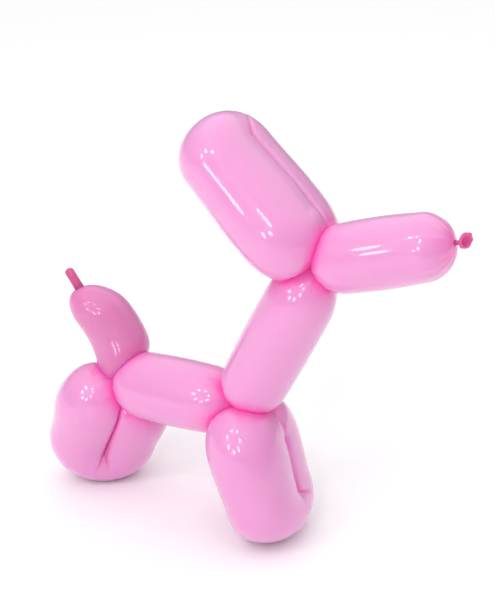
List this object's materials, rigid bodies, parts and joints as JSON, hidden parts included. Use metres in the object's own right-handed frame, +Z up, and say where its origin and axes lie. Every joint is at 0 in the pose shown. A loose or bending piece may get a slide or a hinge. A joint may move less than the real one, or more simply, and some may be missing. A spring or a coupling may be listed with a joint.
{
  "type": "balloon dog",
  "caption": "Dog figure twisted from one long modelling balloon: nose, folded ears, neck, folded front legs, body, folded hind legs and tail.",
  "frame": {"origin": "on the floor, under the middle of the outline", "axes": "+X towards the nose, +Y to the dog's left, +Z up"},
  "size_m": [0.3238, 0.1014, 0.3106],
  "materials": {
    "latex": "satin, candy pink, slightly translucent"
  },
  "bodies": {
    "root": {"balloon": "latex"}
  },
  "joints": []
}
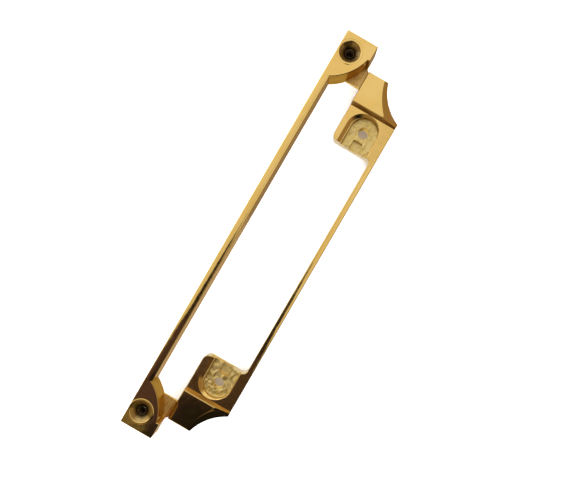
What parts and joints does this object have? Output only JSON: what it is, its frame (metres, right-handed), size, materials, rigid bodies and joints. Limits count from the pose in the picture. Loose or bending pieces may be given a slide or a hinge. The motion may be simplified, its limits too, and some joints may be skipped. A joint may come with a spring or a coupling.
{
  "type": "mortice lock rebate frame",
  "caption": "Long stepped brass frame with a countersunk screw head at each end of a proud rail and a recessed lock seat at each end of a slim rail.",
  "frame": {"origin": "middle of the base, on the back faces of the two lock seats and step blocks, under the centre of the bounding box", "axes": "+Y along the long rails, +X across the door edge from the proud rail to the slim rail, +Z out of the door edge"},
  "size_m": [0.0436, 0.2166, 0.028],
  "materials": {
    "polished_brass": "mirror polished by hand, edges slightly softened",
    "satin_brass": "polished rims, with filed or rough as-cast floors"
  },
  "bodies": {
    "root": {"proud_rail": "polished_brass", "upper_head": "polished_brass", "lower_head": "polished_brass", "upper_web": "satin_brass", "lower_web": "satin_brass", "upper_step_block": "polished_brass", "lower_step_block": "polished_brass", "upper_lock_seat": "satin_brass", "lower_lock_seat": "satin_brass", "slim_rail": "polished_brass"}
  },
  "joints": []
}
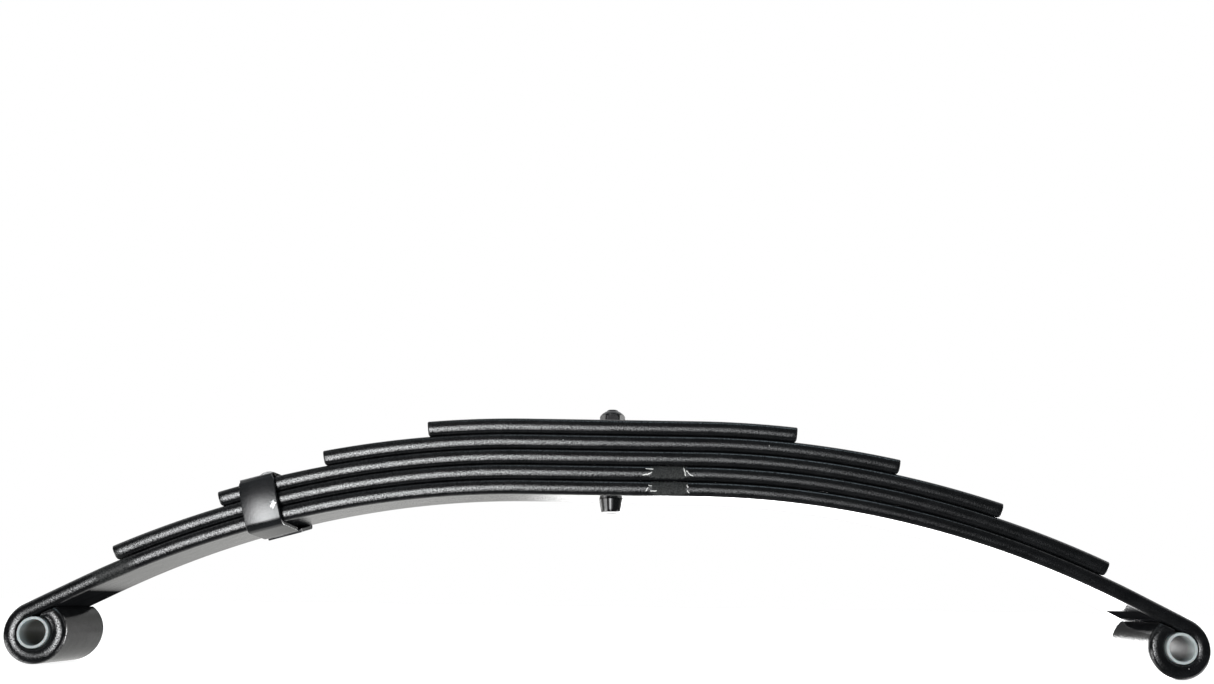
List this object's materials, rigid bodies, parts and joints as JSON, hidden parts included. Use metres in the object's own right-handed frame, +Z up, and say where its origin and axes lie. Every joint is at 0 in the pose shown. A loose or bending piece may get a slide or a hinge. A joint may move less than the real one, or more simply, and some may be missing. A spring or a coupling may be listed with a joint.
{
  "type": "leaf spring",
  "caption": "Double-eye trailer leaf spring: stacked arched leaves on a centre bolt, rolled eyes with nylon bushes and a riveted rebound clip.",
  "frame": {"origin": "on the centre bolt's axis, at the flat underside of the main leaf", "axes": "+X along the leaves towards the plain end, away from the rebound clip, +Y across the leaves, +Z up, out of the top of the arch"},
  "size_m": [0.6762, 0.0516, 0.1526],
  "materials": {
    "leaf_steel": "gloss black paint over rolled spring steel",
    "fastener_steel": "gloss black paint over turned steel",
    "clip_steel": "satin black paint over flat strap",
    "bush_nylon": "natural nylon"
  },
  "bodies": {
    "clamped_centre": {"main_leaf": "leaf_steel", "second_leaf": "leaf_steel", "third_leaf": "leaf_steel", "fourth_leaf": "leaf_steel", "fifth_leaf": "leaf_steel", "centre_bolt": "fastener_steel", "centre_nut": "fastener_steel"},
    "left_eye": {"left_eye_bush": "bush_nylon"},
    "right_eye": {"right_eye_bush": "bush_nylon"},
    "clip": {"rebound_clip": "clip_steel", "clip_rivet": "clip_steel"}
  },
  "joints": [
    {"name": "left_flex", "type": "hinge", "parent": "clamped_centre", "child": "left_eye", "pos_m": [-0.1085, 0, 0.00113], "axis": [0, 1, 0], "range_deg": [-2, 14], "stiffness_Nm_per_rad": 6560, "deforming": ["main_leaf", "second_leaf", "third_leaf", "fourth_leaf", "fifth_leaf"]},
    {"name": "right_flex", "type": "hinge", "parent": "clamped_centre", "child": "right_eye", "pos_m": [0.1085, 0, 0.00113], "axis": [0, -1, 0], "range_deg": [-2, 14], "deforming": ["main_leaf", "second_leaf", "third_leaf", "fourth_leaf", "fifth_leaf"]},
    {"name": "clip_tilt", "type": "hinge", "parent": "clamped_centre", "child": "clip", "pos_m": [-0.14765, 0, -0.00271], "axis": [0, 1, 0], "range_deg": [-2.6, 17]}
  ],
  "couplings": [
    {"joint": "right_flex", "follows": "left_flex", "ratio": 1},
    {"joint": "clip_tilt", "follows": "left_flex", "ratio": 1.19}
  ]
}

» **Exercise aim**
Reproduce the listing above verbatim, from first line to last.

» **Expected output**
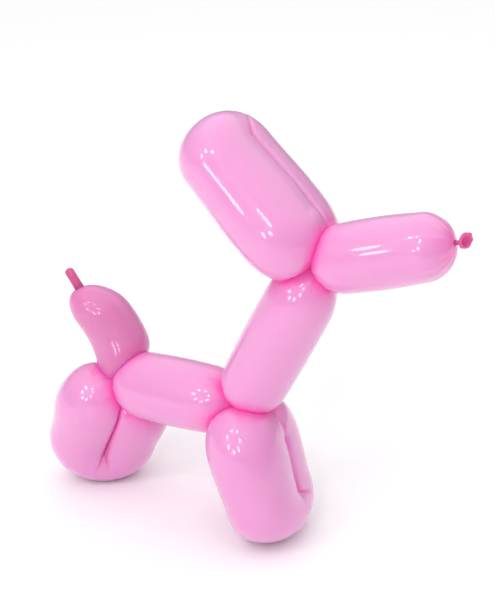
List this object's materials, rigid bodies, parts and joints as JSON, hidden parts included. Use metres in the object's own right-handed frame, +Z up, and say where its origin and axes lie. Every joint is at 0 in the pose shown. A loose or bending piece may get a slide or a hinge. A joint may move less than the real one, or more simply, and some may be missing. A spring or a coupling may be listed with a joint.
{
  "type": "balloon dog",
  "caption": "Dog figure twisted from one long modelling balloon: nose, folded ears, neck, folded front legs, body, folded hind legs and tail.",
  "frame": {"origin": "on the floor, under the middle of the outline", "axes": "+X towards the nose, +Y to the dog's left, +Z up"},
  "size_m": [0.3238, 0.1014, 0.3106],
  "materials": {
    "latex": "satin, candy pink, slightly translucent"
  },
  "bodies": {
    "root": {"balloon": "latex"}
  },
  "joints": []
}
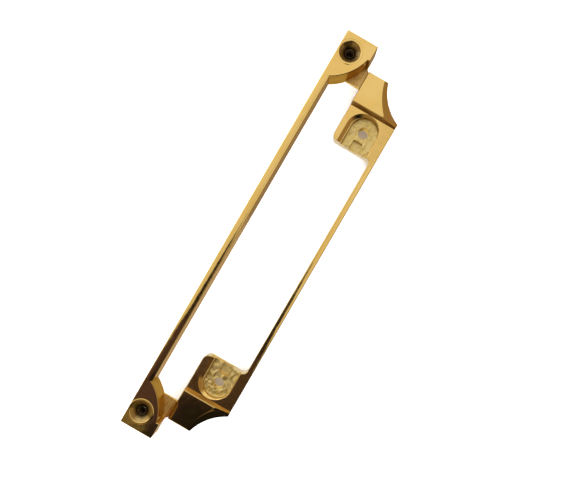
What parts and joints does this object have? Output only JSON: what it is, its frame (metres, right-handed), size, materials, rigid bodies and joints. Limits count from the pose in the picture. Loose or bending pieces may be given a slide or a hinge. The motion may be simplified, its limits too, and some joints may be skipped. A joint may come with a spring or a coupling.
{
  "type": "mortice lock rebate frame",
  "caption": "Long stepped brass frame with a countersunk screw head at each end of a proud rail and a recessed lock seat at each end of a slim rail.",
  "frame": {"origin": "middle of the base, on the back faces of the two lock seats and step blocks, under the centre of the bounding box", "axes": "+Y along the long rails, +X across the door edge from the proud rail to the slim rail, +Z out of the door edge"},
  "size_m": [0.0436, 0.2166, 0.028],
  "materials": {
    "polished_brass": "mirror polished by hand, edges slightly softened",
    "satin_brass": "polished rims, with filed or rough as-cast floors"
  },
  "bodies": {
    "root": {"proud_rail": "polished_brass", "upper_head": "polished_brass", "lower_head": "polished_brass", "upper_web": "satin_brass", "lower_web": "satin_brass", "upper_step_block": "polished_brass", "lower_step_block": "polished_brass", "upper_lock_seat": "satin_brass", "lower_lock_seat": "satin_brass", "slim_rail": "polished_brass"}
  },
  "joints": []
}
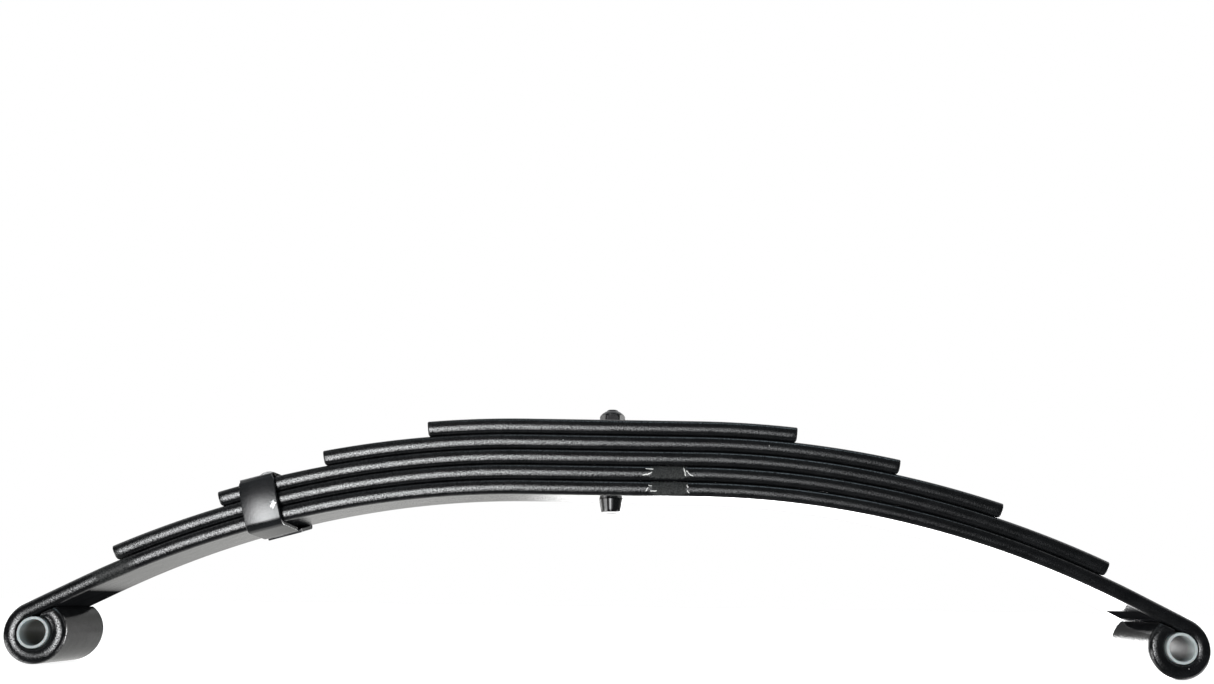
List this object's materials, rigid bodies, parts and joints as JSON, hidden parts included. Use metres in the object's own right-handed frame, +Z up, and say where its origin and axes lie. Every joint is at 0 in the pose shown. A loose or bending piece may get a slide or a hinge. A joint may move less than the real one, or more simply, and some may be missing. A spring or a coupling may be listed with a joint.
{
  "type": "leaf spring",
  "caption": "Double-eye trailer leaf spring: stacked arched leaves on a centre bolt, rolled eyes with nylon bushes and a riveted rebound clip.",
  "frame": {"origin": "on the centre bolt's axis, at the flat underside of the main leaf", "axes": "+X along the leaves towards the plain end, away from the rebound clip, +Y across the leaves, +Z up, out of the top of the arch"},
  "size_m": [0.6762, 0.0516, 0.1526],
  "materials": {
    "leaf_steel": "gloss black paint over rolled spring steel",
    "fastener_steel": "gloss black paint over turned steel",
    "clip_steel": "satin black paint over flat strap",
    "bush_nylon": "natural nylon"
  },
  "bodies": {
    "clamped_centre": {"main_leaf": "leaf_steel", "second_leaf": "leaf_steel", "third_leaf": "leaf_steel", "fourth_leaf": "leaf_steel", "fifth_leaf": "leaf_steel", "centre_bolt": "fastener_steel", "centre_nut": "fastener_steel"},
    "left_eye": {"left_eye_bush": "bush_nylon"},
    "right_eye": {"right_eye_bush": "bush_nylon"},
    "clip": {"rebound_clip": "clip_steel", "clip_rivet": "clip_steel"}
  },
  "joints": [
    {"name": "left_flex", "type": "hinge", "parent": "clamped_centre", "child": "left_eye", "pos_m": [-0.1085, 0, 0.00113], "axis": [0, 1, 0], "range_deg": [-2, 14], "stiffness_Nm_per_rad": 6560, "deforming": ["main_leaf", "second_leaf", "third_leaf", "fourth_leaf", "fifth_leaf"]},
    {"name": "right_flex", "type": "hinge", "parent": "clamped_centre", "child": "right_eye", "pos_m": [0.1085, 0, 0.00113], "axis": [0, -1, 0], "range_deg": [-2, 14], "deforming": ["main_leaf", "second_leaf", "third_leaf", "fourth_leaf", "fifth_leaf"]},
    {"name": "clip_tilt", "type": "hinge", "parent": "clamped_centre", "child": "clip", "pos_m": [-0.14765, 0, -0.00271], "axis": [0, 1, 0], "range_deg": [-2.6, 17]}
  ],
  "couplings": [
    {"joint": "right_flex", "follows": "left_flex", "ratio": 1},
    {"joint": "clip_tilt", "follows": "left_flex", "ratio": 1.19}
  ]
}